● **Problem statement**
From the first line of the data below, repeat each line exactly until you reach the line with "p in plies])"; include that line too.

● **Dataset content**
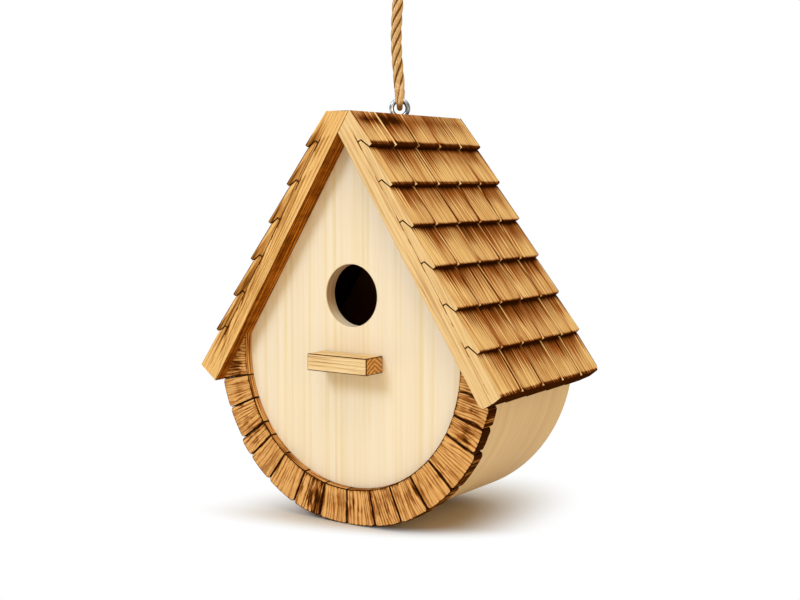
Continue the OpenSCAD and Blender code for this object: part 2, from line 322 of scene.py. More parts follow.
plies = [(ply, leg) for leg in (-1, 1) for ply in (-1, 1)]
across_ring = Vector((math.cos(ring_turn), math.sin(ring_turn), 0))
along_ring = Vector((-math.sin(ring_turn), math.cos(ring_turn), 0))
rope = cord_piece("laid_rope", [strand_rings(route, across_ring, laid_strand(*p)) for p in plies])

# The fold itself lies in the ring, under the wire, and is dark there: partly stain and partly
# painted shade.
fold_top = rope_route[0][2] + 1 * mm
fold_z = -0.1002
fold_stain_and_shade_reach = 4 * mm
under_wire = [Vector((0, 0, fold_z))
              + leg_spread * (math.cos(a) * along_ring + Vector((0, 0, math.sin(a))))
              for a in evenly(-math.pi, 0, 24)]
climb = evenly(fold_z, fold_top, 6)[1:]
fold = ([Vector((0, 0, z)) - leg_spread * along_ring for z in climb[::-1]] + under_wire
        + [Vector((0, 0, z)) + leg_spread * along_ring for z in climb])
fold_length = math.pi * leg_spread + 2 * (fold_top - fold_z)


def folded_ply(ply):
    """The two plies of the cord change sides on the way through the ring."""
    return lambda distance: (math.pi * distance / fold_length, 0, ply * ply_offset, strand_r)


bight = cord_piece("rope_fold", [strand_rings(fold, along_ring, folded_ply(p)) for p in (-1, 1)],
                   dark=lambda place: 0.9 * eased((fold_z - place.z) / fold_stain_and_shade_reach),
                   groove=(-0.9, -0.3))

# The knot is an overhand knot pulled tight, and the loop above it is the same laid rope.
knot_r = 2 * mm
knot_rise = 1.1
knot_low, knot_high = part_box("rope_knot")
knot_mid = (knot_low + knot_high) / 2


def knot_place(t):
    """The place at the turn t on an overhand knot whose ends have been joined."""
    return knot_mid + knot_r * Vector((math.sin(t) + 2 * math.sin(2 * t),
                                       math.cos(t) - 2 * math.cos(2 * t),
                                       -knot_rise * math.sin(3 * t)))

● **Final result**
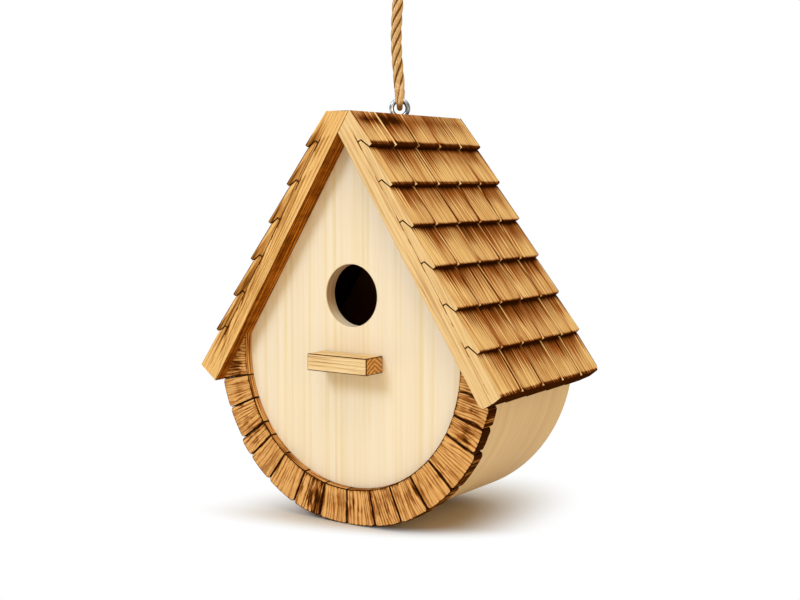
Continue the OpenSCAD and Blender code for this object: part 2, from line 322 of scene.py. More parts follow.
plies = [(ply, leg) for leg in (-1, 1) for ply in (-1, 1)]
across_ring = Vector((math.cos(ring_turn), math.sin(ring_turn), 0))
along_ring = Vector((-math.sin(ring_turn), math.cos(ring_turn), 0))
rope = cord_piece("laid_rope", [strand_rings(route, across_ring, laid_strand(*p)) for p in plies])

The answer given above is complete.